◆ Aim of the exercise:
Reproduce exactly the opening lines of the listing, stopping after the line that contains "rim_ahead = 74.7; // [73:0.1:77]" and including it.

CAD and scene scripts:

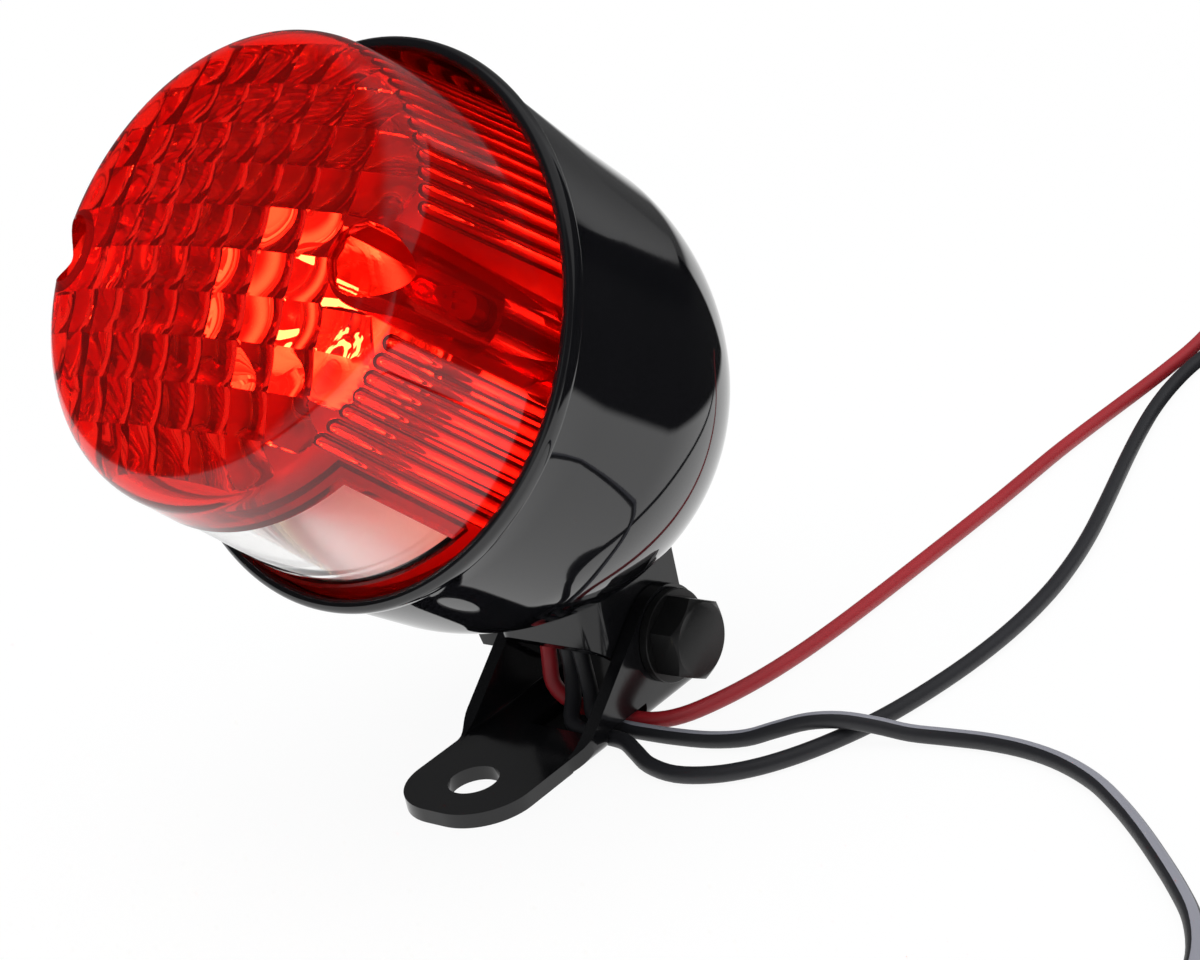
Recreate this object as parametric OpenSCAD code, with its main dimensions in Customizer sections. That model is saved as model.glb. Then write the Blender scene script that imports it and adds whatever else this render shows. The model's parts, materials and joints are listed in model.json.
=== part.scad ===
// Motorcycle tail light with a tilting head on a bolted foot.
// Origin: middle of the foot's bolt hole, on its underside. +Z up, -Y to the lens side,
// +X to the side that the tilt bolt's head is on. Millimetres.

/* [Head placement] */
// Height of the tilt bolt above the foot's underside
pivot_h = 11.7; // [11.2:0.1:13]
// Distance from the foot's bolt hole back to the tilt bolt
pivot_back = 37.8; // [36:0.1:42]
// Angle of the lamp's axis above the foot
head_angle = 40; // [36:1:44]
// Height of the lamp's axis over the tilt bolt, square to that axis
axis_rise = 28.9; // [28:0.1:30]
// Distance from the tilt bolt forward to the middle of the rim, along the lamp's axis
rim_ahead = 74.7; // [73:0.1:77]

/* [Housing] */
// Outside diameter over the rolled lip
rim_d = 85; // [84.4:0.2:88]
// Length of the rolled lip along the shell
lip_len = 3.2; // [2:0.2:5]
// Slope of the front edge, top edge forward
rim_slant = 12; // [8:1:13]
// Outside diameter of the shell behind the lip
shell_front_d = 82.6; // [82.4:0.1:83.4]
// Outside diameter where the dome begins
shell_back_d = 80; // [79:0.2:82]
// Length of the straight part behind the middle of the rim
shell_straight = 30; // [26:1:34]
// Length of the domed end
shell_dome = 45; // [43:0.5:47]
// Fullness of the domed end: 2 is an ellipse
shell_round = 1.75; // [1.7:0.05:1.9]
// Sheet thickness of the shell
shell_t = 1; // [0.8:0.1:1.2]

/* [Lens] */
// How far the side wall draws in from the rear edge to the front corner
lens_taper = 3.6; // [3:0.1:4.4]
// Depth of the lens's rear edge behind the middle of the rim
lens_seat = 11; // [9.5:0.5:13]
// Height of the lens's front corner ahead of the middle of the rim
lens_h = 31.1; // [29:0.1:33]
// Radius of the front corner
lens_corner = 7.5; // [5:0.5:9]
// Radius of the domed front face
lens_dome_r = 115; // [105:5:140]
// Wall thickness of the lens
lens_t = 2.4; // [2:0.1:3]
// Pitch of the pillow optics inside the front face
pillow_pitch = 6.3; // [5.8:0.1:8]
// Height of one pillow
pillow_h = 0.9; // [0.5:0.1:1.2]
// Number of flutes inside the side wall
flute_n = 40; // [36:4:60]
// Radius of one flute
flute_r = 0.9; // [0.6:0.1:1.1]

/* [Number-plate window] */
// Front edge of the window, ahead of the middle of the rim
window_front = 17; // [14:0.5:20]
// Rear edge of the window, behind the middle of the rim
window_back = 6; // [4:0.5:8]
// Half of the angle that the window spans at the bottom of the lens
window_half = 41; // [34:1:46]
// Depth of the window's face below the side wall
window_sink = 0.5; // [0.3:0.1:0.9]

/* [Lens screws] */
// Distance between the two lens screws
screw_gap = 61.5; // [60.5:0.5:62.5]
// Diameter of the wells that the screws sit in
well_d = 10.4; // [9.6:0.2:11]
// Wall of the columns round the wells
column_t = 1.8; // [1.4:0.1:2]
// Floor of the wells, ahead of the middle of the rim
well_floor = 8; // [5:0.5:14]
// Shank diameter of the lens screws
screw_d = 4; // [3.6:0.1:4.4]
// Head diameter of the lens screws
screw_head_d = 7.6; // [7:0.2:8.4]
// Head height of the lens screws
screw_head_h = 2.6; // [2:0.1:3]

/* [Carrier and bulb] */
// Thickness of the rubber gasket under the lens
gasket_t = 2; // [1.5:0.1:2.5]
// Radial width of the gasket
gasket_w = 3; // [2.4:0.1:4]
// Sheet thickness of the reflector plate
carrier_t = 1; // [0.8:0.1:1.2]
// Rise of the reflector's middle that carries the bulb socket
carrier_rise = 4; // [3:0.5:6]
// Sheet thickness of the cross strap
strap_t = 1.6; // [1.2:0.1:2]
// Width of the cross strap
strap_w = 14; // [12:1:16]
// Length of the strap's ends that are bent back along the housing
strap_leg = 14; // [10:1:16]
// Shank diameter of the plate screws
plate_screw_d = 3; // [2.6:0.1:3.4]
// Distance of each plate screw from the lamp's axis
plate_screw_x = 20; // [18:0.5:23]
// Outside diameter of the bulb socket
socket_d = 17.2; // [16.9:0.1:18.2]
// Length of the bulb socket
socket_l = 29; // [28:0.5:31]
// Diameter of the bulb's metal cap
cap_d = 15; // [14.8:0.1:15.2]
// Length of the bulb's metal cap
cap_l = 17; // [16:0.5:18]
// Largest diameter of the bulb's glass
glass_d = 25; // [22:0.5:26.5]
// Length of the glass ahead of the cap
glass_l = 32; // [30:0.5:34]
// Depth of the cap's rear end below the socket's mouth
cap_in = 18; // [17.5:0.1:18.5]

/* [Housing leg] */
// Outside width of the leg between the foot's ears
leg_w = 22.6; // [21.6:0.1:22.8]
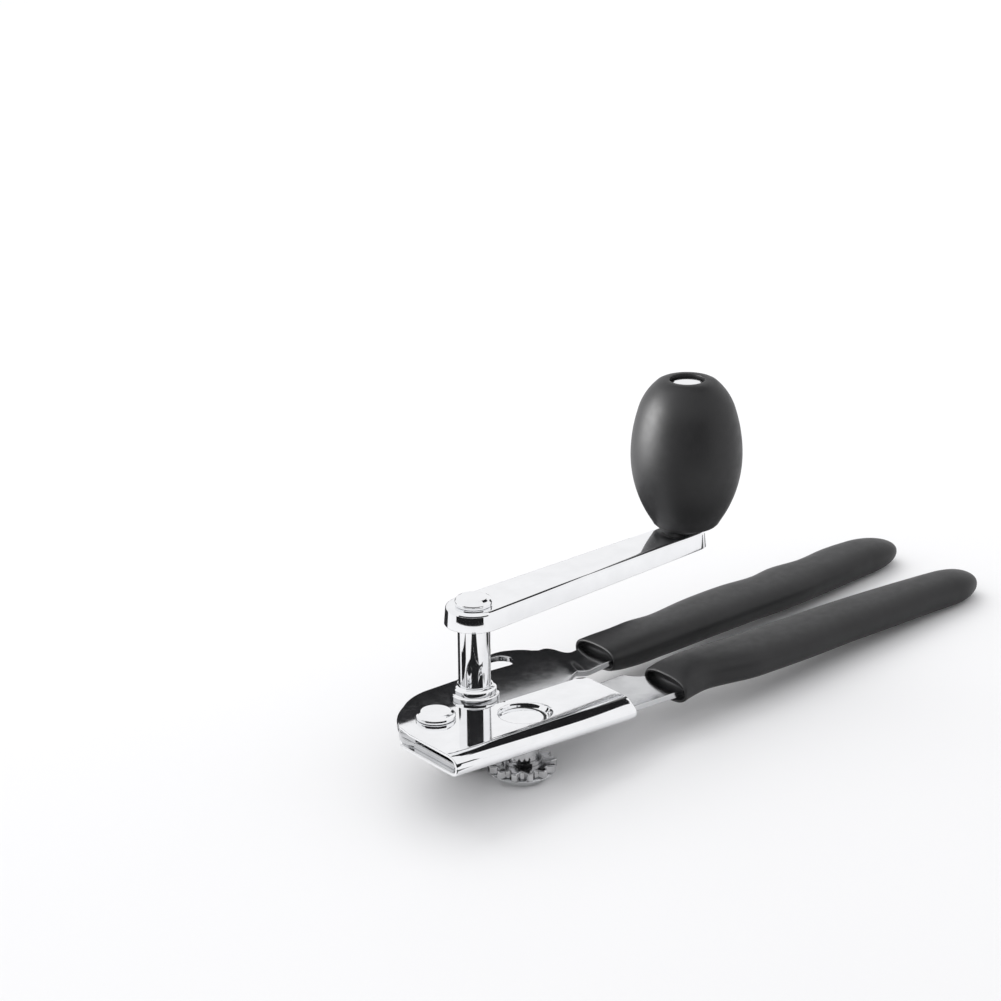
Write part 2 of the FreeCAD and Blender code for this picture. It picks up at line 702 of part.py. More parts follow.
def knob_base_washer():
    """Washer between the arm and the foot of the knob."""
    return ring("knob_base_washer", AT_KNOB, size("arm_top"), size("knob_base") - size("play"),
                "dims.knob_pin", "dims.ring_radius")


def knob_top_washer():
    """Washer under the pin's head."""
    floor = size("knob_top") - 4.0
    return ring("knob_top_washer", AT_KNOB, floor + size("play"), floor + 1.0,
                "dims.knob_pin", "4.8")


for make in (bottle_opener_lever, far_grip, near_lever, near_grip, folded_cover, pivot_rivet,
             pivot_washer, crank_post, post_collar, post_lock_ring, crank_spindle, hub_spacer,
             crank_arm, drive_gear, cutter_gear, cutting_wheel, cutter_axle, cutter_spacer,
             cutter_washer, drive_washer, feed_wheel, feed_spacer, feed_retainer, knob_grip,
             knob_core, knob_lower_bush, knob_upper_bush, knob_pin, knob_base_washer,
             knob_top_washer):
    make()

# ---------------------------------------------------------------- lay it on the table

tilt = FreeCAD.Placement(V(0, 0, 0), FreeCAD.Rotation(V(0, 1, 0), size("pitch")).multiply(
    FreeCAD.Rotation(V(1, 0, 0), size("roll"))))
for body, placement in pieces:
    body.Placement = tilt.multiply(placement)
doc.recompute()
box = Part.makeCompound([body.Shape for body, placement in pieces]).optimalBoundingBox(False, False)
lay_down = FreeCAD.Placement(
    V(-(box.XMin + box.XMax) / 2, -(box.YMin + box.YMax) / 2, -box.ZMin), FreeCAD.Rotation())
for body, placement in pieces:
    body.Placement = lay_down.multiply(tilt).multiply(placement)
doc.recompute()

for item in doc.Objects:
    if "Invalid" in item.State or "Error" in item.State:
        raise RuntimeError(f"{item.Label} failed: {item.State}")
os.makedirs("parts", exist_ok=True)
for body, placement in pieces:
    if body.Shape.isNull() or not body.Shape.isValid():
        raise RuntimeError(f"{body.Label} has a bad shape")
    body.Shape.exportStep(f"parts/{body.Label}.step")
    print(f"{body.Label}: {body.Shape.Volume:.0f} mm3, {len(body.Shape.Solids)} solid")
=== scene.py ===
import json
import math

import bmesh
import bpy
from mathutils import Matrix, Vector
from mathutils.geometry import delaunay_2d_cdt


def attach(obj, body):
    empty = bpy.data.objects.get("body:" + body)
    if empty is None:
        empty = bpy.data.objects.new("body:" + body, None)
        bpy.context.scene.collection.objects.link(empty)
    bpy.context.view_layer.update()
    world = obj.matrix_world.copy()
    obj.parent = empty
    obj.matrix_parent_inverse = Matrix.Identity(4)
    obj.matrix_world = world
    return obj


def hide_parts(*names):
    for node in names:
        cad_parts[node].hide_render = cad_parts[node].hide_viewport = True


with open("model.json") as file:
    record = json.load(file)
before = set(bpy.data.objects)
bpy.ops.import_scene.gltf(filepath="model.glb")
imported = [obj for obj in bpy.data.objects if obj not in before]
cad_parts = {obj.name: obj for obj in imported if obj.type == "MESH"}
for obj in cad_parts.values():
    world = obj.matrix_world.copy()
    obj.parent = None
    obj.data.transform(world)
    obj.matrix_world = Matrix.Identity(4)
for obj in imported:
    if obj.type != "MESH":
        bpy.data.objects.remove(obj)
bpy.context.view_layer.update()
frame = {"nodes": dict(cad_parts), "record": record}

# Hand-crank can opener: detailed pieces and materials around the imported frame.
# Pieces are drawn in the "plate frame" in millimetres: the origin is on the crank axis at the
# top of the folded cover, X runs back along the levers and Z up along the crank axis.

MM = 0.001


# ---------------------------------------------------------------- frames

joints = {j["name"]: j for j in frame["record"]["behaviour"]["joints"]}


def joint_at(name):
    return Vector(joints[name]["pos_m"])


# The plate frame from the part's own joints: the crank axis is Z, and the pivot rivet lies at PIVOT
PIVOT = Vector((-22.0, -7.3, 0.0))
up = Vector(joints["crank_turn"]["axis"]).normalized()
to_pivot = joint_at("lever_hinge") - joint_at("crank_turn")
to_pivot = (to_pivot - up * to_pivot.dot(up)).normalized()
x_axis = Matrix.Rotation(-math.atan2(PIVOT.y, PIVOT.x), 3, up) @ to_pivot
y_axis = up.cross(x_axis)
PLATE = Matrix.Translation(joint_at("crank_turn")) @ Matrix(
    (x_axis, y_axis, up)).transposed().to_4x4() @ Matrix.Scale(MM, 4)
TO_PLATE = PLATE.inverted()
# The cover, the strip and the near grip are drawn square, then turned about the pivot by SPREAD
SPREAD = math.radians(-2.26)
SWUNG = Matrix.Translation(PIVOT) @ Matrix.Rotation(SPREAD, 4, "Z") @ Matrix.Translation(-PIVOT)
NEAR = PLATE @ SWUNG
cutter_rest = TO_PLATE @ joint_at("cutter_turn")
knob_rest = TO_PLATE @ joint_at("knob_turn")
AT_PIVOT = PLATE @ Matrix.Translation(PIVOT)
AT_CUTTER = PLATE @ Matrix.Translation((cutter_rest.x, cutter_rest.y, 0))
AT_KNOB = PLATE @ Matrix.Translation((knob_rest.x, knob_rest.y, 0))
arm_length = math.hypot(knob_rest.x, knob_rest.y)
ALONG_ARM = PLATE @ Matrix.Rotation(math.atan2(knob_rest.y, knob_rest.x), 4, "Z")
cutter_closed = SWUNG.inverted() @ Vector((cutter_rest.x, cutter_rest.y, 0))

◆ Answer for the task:
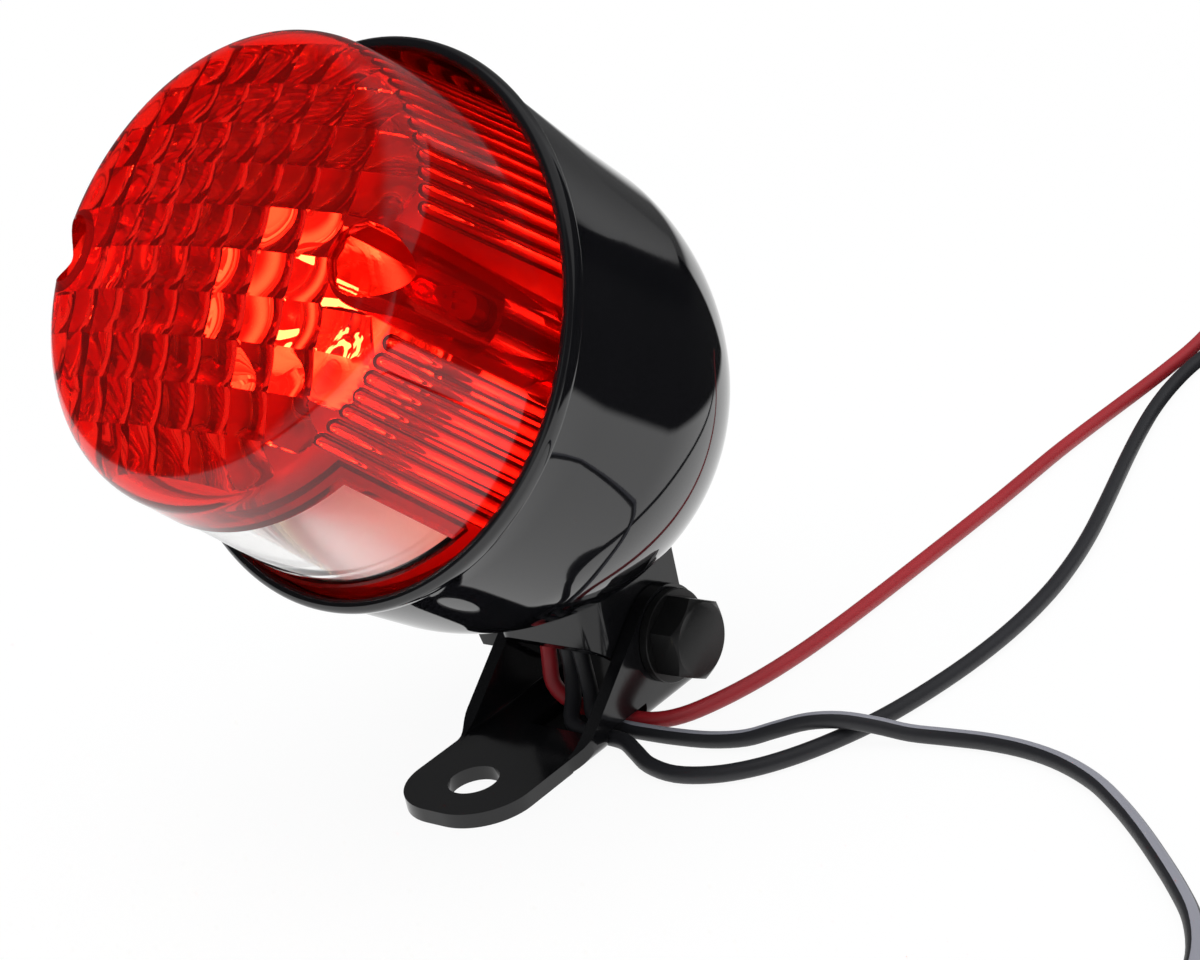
Recreate this object as parametric OpenSCAD code, with its main dimensions in Customizer sections. That model is saved as model.glb. Then write the Blender scene script that imports it and adds whatever else this render shows. The model's parts, materials and joints are listed in model.json.
=== part.scad ===
// Motorcycle tail light with a tilting head on a bolted foot.
// Origin: middle of the foot's bolt hole, on its underside. +Z up, -Y to the lens side,
// +X to the side that the tilt bolt's head is on. Millimetres.

/* [Head placement] */
// Height of the tilt bolt above the foot's underside
pivot_h = 11.7; // [11.2:0.1:13]
// Distance from the foot's bolt hole back to the tilt bolt
pivot_back = 37.8; // [36:0.1:42]
// Angle of the lamp's axis above the foot
head_angle = 40; // [36:1:44]
// Height of the lamp's axis over the tilt bolt, square to that axis
axis_rise = 28.9; // [28:0.1:30]
// Distance from the tilt bolt forward to the middle of the rim, along the lamp's axis
rim_ahead = 74.7; // [73:0.1:77]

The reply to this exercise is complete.